I find we are in the middle of this most exciting break through, the discovery of gravitational waves and all the information is available on the internet. It is truly amazing. In that other thread I wanted to understand what causes the loss of momentum leading to the decayed orbit, it would be hard to think that the Shapiro Time Delay (STD) would have anything to do with it but who knows? Does the STD affect the speed or direction of gravity at the level of the binary orbits too? (gravitational lensing effect and the STD effects combing somehow?)

So if I understand you if the line of site was directly above Hanford (H) and Livingston (L) the two signals would possibly arrive at the same time, but since H and L are separated by around 2000 km and L gets the signal first the signal came from somewhere on a line of sight looking from the general direction of H to L? 2 directions "two possible answers" because the waves will go through the Earth as well.
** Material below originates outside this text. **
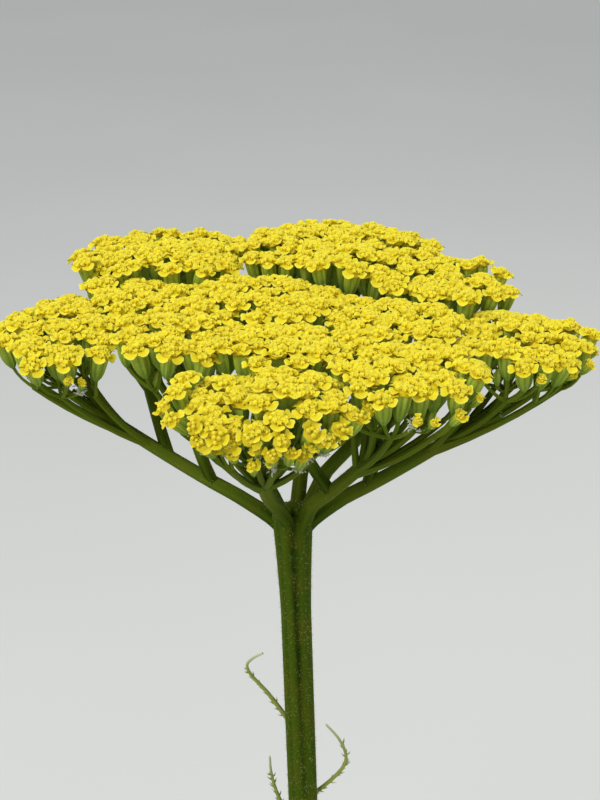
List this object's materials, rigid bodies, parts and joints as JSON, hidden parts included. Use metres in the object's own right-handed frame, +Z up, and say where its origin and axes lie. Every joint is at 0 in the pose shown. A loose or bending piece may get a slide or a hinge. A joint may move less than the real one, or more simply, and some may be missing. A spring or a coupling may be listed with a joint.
{
  "type": "potted fernleaf yarrow",
  "caption": "Flowering fernleaf yarrow clump in a round terracotta pot: ferny basal fronds and upright leafy stems with flat, plate-like yellow flower heads.",
  "frame": {"origin": "centre of the pot's base, on the surface it stands on", "axes": "+Z up along the pot's axis and the main stem; -Y towards the side that the picture shows, +X to its right"},
  "size_m": [0.2838, 0.2834, 0.5444],
  "materials": {
    "terracotta": "matte",
    "compost": "matte",
    "stem": "matte",
    "foliage": "matte",
    "florets": "matte"
  },
  "bodies": {
    "root": {"pot": "terracotta", "compost": "compost", "main_stem": "stem", "main_florets_back": "florets", "main_florets_back_left": "florets", "main_florets_back_right": "florets", "main_florets_front_left": "florets", "main_florets_front_right": "florets", "main_florets_left": "florets", "main_florets_left_back": "florets", "main_florets_middle_back": "florets", "main_florets_middle_front": "florets", "main_florets_middle_left": "florets", "main_florets_middle_right": "florets", "main_florets_right": "florets", "left_stem": "stem", "left_florets_middle": "florets", "left_florets_ring_1": "florets", "left_florets_ring_2": "florets", "left_florets_ring_3": "florets", "left_florets_ring_4": "florets", "left_florets_ring_5": "florets", "right_stem": "stem", "right_florets_middle": "florets", "right_florets_ring_1": "florets", "right_florets_ring_2": "florets", "right_florets_ring_3": "florets", "right_florets_ring_4": "florets", "right_florets_ring_5": "florets", "frond_01": "foliage", "frond_02": "foliage", "frond_03": "foliage", "frond_04": "foliage", "frond_05": "foliage", "frond_06": "foliage", "frond_07": "foliage", "frond_08": "foliage", "frond_09": "foliage", "frond_10": "foliage", "frond_11": "foliage", "frond_12": "foliage", "frond_13": "foliage", "frond_14": "foliage"}
  },
  "joints": []
}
So is the "strong interaction" the same or connected to the "binding energy" in some way? OK I'll do some more homework.

What are the things needed for this calculation? @Dan are you thinking gravity is delayed as light was delayed?

Didn't someone use the word "above" so "beneath" is below that! What I was thinking was that these BBHs had been producing G-waves for the last million years or so how can you identify when the signal starts, but there was a definite maximum peak and that followed by the ringdown. If you see the paper that mentions how they established the timing please post it.